View from ascent of Craig Wenallt
View from ascent of Craig Wenallt (22 May 2023__16:28:23)
Pitch at Moel Cae'r-ceiliog
Pitch at Moel Cae'r-ceiliog (22 May 2023__17:51:25)

Day 2 - Orddu & Foel Goch

At dawn the weather had broken and all was enveloped in mist, the flysheet and grass dripping with dew. We were also besieged by black slugs, the grassy landscape often covered by them in these conditions. We broke camp and made the first dreary ascent to the minor top of Pen y Cerrig-serth and thence along the ridge to the new 500m top of Orddu, a gloomy first contact with no views.

Approaching the bwlch of Foel Goch we met a local taking his two dogs for a romp, he seemed astonished to see us and even remarked that he "never sees anyone up here". From his polite but probing casual questions, including an enquiry about whether we had a map, I reckon he thought we must be clueless idiots who were lost (he wouldn't be the first).

The views were the same or worse on Foel Goch with no sign of clearing any time soon.

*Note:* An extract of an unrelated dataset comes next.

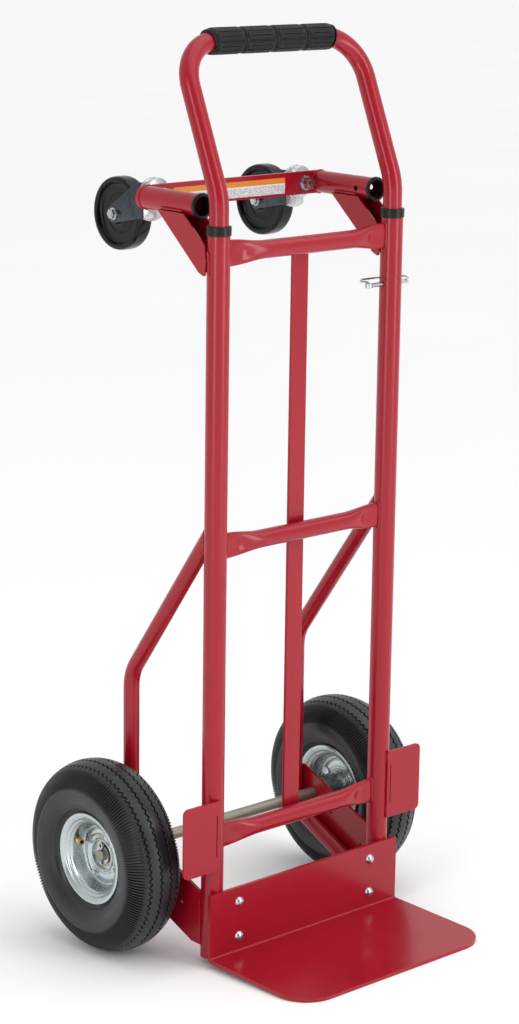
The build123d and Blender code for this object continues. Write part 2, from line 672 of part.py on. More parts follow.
def make_caster_race(side):
    """Fixed upper cup of the swivel bearing, on a foot against the rear of the caster bar."""
    neck_r, neck_t = RACE_NECK
    with BuildPart() as race:
        with BuildSketch(along_y(side * KINGPIN_X, RACE_Y[0], SOCKET_Z)):
            Circle(neck_r)
            Circle(KINGPIN_R + 0.1, mode=Mode.SUBTRACT)
        extrude(amount=neck_t)
        with BuildSketch(along_y(side * KINGPIN_X, RACE_Y[0] + neck_t, SOCKET_Z)):
            Circle(RACE_R)
            Circle(KINGPIN_R + 0.1, mode=Mode.SUBTRACT)
        extrude(amount=RACE_T - neck_t)
        rims = race.edges().filter_by(lambda edge: edge.geom_type == GeomType.CIRCLE)
        fillet(rims.filter_by(lambda edge: edge.radius > RACE_R - 0.5), 2.5)
    return race


def make_caster_fork(side):
    """Crown cup and base plate that turn on the kingpin, and two legs down to the wheel axle."""
    face_y = CROWN_Y[0] + FORK_FACE
    half = FORK_GAP + FORK_T
    with BuildPart() as fork:
        with BuildSketch(along_y(side * KINGPIN_X, CROWN_Y[0], SOCKET_Z)):
            Circle(RACE_R)
            Circle(KINGPIN_R + 0.1, mode=Mode.SUBTRACT)
        extrude(amount=CROWN_T)
        rims = fork.edges().filter_by(lambda edge: edge.geom_type == GeomType.CIRCLE)
        fillet(rims.filter_by(lambda edge: edge.radius > RACE_R - 0.5), 2)
        facing = Plane(origin=(side * KINGPIN_X, face_y, SOCKET_Z), x_dir=(1, 0, 0), z_dir=(0, -1, 0))
        with BuildSketch(facing):
            with BuildLine():
                Line((-half, FORK_TOP), (half, FORK_TOP))
                Line((half, FORK_TOP), (half, 4 - FORK_TOE))
                ThreePointArc((half, 4 - FORK_TOE), (0, -FORK_TOE), (-half, 4 - FORK_TOE))
                Line((-half, 4 - FORK_TOE), (-half, FORK_TOP))
            make_face()
            Circle(KINGPIN_R + 0.1, mode=Mode.SUBTRACT)
        extrude(amount=-FORK_T)
        for hand in SIDES.values():
            with BuildSketch(across(side * KINGPIN_X + hand * FORK_GAP)):
                with BuildLine():
                    Polyline(
                        (face_y, SOCKET_Z + FORK_TOP),
                        (face_y, SOCKET_Z + 4 - FORK_TOE),
                        (CASTER_Y - 1, CASTER_Z - 12.4),
                        (CASTER_Y + 6, CASTER_Z + 11),
                        close=True,
                    )
                make_face()
                with Locations((CASTER_Y, CASTER_Z)):
                    Circle(FORK_EYE_R)
                    Circle(CASTER_BOLT_R + 0.1, mode=Mode.SUBTRACT)
            extrude(amount=hand * FORK_T)
    return fork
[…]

It was still an enjoyable trek following the mapped footpath eastwards towards Garnedd Fawr and south towards Moel Emoel and Llyn Maen Bras where the tops had just about cleared behind us but were still gloomy.

Misty view of Moel Emoel
Misty view of Moel Emoel (23 May 2023__09:23:01)
The mist clears Foel Goch
The mist clears Foel Goch (23 May 2023__09:58:21)
Misty view towards Llyn Maen Bras
Misty view towards Llyn Maen Bras (23 May 2023__10:27:45)

From the gate just above Llyn Maen Bras we followed the same route as previous visits, using forest tracks to bypass the difficulties we encountered previously on the direct footpath around Penmaen as indicated on our OS route map above.

The last part of the route follows the footpath westwards to the lane into Y Bala named Lover's Walk through a narrow strip of woodland - be sure to use the walker's gates provided in this highly corralled area. There are superb mature trees to appreciate, but the constant attention required to avoid the numerous fresh cow pats, along with the pervasive aroma, is not really conducive to romance in the air!.